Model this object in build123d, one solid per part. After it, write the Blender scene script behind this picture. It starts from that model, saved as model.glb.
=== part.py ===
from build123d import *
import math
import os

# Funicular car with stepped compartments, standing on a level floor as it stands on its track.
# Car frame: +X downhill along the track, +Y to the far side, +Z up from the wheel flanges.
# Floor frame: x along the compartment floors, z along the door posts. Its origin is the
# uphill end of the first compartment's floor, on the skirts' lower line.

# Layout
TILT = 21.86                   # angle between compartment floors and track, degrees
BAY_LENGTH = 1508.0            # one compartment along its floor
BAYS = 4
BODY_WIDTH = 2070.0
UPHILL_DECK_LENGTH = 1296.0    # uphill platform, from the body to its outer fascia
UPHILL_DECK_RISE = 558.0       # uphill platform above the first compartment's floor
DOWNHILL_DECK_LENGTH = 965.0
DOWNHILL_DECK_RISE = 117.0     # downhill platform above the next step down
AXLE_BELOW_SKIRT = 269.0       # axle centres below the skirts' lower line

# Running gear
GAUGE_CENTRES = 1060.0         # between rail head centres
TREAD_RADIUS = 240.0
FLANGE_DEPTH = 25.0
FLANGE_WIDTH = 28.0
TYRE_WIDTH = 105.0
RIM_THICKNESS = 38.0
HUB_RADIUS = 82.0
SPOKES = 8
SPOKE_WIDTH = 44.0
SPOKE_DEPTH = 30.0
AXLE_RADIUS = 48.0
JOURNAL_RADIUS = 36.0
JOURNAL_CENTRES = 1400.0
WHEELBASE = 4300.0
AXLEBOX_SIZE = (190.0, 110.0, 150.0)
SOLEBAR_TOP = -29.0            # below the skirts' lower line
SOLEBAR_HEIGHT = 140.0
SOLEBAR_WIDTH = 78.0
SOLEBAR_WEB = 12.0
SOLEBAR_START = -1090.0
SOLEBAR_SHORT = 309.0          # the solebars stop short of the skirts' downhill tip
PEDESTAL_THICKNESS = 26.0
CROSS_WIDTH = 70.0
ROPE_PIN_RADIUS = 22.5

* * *

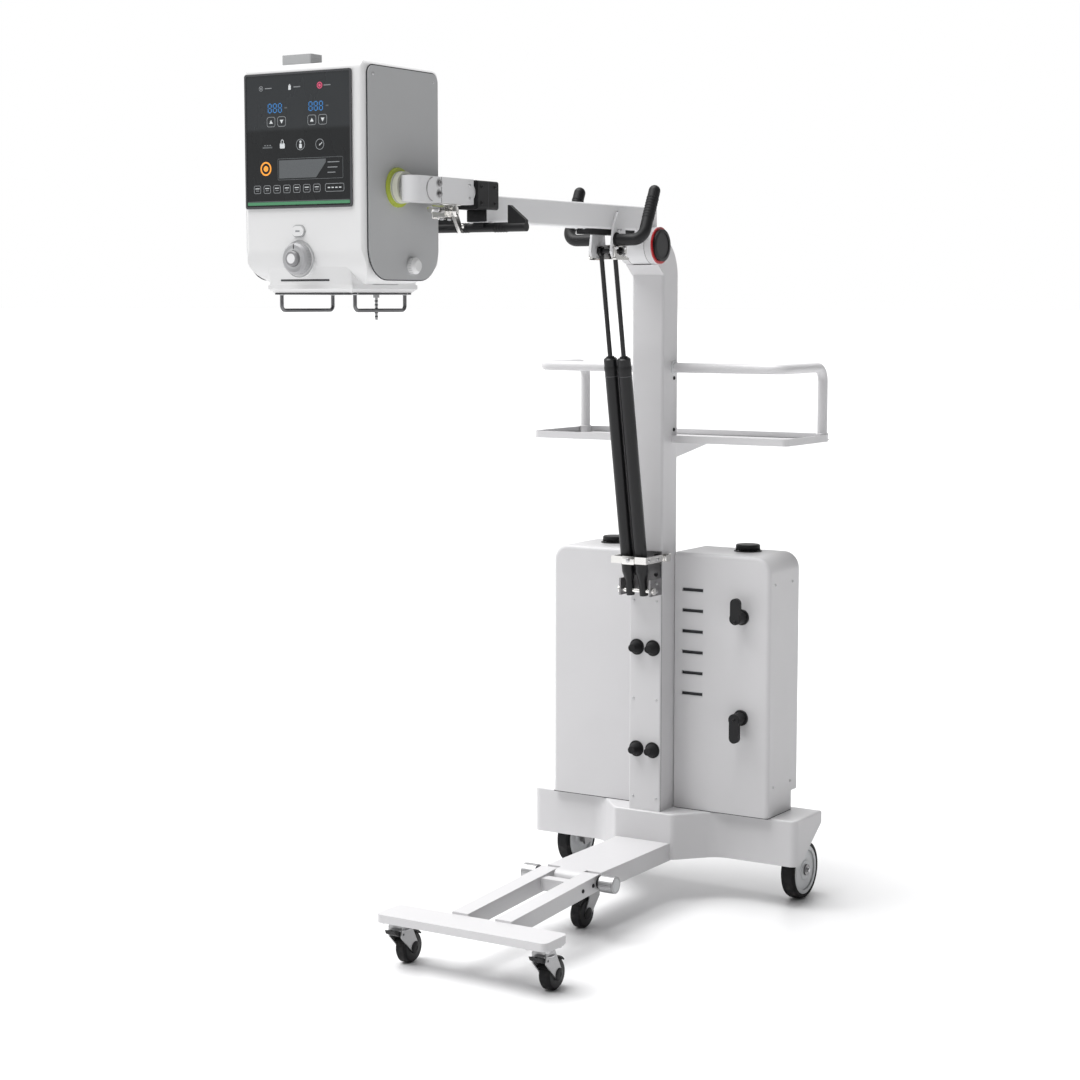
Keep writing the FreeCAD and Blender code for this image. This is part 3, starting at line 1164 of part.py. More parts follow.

--

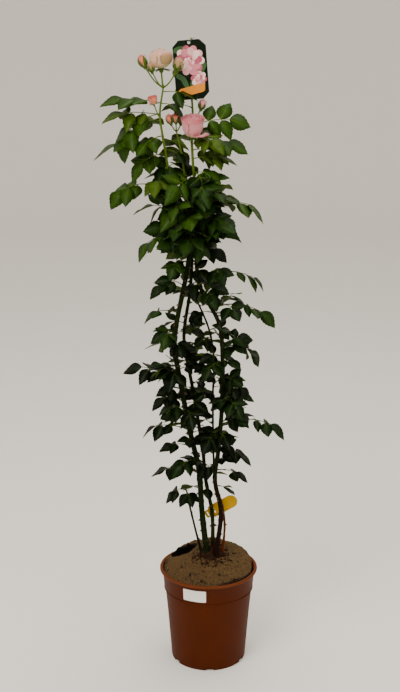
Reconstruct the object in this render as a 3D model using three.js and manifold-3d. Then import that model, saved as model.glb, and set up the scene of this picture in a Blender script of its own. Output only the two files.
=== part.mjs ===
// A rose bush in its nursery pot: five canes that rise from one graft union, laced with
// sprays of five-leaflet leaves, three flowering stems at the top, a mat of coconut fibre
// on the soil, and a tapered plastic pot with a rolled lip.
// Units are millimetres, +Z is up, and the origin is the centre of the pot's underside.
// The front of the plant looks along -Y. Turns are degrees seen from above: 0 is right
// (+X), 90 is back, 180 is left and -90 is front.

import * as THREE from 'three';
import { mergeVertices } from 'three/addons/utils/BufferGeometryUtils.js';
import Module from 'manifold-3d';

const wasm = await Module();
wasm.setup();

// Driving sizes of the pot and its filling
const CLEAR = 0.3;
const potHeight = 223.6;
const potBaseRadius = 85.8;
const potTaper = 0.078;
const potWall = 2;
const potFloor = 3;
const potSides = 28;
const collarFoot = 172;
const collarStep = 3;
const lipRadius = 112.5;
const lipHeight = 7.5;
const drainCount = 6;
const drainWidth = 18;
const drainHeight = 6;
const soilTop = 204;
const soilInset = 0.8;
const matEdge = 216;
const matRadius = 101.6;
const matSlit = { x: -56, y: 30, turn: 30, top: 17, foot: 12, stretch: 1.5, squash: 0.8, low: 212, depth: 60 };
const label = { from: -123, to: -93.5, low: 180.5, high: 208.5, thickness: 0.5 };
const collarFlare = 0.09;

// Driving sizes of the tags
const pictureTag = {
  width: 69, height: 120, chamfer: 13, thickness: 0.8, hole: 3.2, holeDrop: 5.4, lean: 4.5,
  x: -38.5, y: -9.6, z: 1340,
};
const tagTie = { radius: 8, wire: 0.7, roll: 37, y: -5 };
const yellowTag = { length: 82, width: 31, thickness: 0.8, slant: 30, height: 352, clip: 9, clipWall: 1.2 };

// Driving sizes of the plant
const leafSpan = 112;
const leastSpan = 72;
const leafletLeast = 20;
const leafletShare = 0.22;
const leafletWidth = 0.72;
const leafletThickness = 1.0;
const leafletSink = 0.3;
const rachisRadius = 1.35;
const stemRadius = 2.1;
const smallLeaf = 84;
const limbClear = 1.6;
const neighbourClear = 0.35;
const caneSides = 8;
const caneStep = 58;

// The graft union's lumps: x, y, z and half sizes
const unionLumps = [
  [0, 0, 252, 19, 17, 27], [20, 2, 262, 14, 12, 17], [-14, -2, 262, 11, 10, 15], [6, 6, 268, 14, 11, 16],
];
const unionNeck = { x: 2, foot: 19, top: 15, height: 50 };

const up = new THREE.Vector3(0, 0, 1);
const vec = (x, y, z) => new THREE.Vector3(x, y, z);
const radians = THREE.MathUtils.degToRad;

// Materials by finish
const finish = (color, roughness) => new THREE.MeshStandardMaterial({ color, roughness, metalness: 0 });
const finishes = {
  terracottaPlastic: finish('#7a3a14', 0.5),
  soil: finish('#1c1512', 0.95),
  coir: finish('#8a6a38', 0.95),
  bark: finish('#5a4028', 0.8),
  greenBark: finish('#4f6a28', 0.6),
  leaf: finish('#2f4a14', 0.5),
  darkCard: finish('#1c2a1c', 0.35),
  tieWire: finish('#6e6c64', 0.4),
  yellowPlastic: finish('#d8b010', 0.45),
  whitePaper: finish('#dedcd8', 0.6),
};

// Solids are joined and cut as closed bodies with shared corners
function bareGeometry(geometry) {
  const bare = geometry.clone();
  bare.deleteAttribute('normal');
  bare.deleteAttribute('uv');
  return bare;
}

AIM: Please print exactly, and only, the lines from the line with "Reconstruct the object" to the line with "wasm.setup();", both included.

RESPONSE FOR THIS EXERCISE:
Reconstruct the object in this render as a 3D model using three.js and manifold-3d. Then import that model, saved as model.glb, and set up the scene of this picture in a Blender script of its own. Output only the two files.
=== part.mjs ===
// A rose bush in its nursery pot: five canes that rise from one graft union, laced with
// sprays of five-leaflet leaves, three flowering stems at the top, a mat of coconut fibre
// on the soil, and a tapered plastic pot with a rolled lip.
// Units are millimetres, +Z is up, and the origin is the centre of the pot's underside.
// The front of the plant looks along -Y. Turns are degrees seen from above: 0 is right
// (+X), 90 is back, 180 is left and -90 is front.

import * as THREE from 'three';
import { mergeVertices } from 'three/addons/utils/BufferGeometryUtils.js';
import Module from 'manifold-3d';

const wasm = await Module();
wasm.setup();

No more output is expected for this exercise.